Pratisandhi

Autosexuality: Sexual Attraction to Oneself

Nikita Ghodke writes about how sexuality is a personal and important expression. It’s an identity that helps understand one’s own sexual, emotional, or physical desires. It has nothing to do with one’s gender expression or sexual orientation. It’s based on individual interests. Sexuality is fluid. One can identify themselves with more than one sexuality. Autosexuality is an image of self-love to many. It includes sexual attraction to oneself. As familiar and odd as it sounds, it’s true. Autosexual individuals are misunderstood. They are often confused as individuals that fall into the spectrum of Asexuality. Asexual beings lack sexual attraction towards any individual.

What is Autosexuality? 

Autosexuality is all about sexual attraction to oneself. Autosexual individuals feel sexual attraction or desires with themselves. They sometimes prefer masturbation over intercourse with another individual. You know you are asexual when you feel little to moderate aroused by an image of yourself naked. It can also be an image of yourself in front of the mirror or fantasize yourself having sex. There is no harm or shame in experiencing this. In an article by Cosmopolitan, Megwyn White said “people who identify as autosexual can have relationships with others but have a preference for sex with themselves.”

Autosexuals are quite often looked at as ‘Narcissists’ in nature which is false. According to me, autosexuality is one’s way of sexual love. Exploring one’s sexuality helps in navigating sexual preferences, interests, likes, and dislikes. There is a thin line difference between masturbation and masturbating to the idea of themselves. Autosexuality does not come as a result of loneliness or any underlying issues. It’s an experience of enjoying oneself. You can feel aroused by yourself and also engage in sexual activities with your partner.

“I did know a concept like this existed. I don’t identify myself as an autosexual person but I have had few experiences. I get aroused a little with the image of me having sex but it’s not very definite. I do have stronger sexual desires for my partner but there have been times where I was aroused by myself. I thought it was wrong and never spoke about it until I read more about it.” said anonymously.
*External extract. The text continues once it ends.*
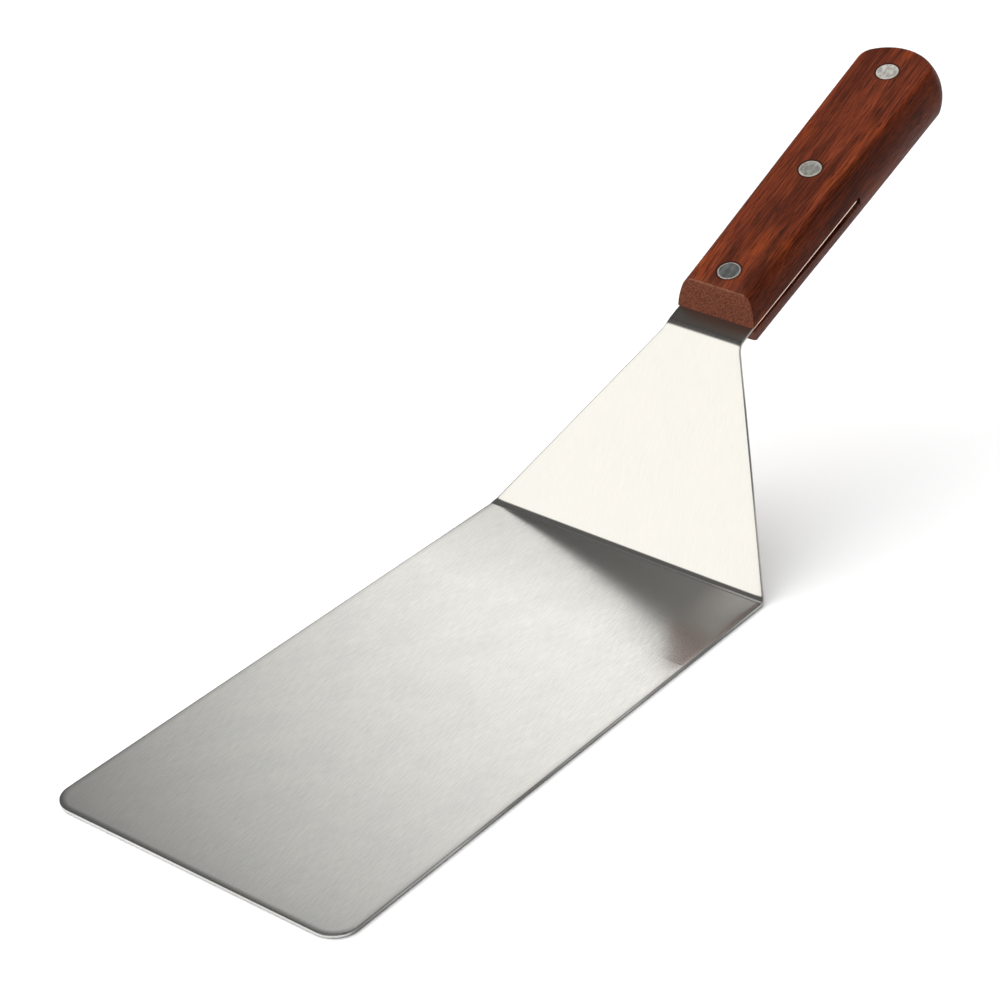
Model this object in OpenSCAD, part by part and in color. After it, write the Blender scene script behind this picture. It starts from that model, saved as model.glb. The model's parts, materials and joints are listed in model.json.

“The first time I felt aroused with myself was in 2019. I never felt this before but it was an unusually positive experience. I started feeling this after I started clicking pictures of me. I am not ashamed of it but I am still exploring it.” said anonymously.

‘Yes, I am autosexual’: Journey towards exploring the self.  

In an interview with Surabhi, a 20-year-old womxn. Who identifies herself as an autosexual person told me, “Yes, I am autosexual. It comes as a surprise to a lot of people when I tell them this.”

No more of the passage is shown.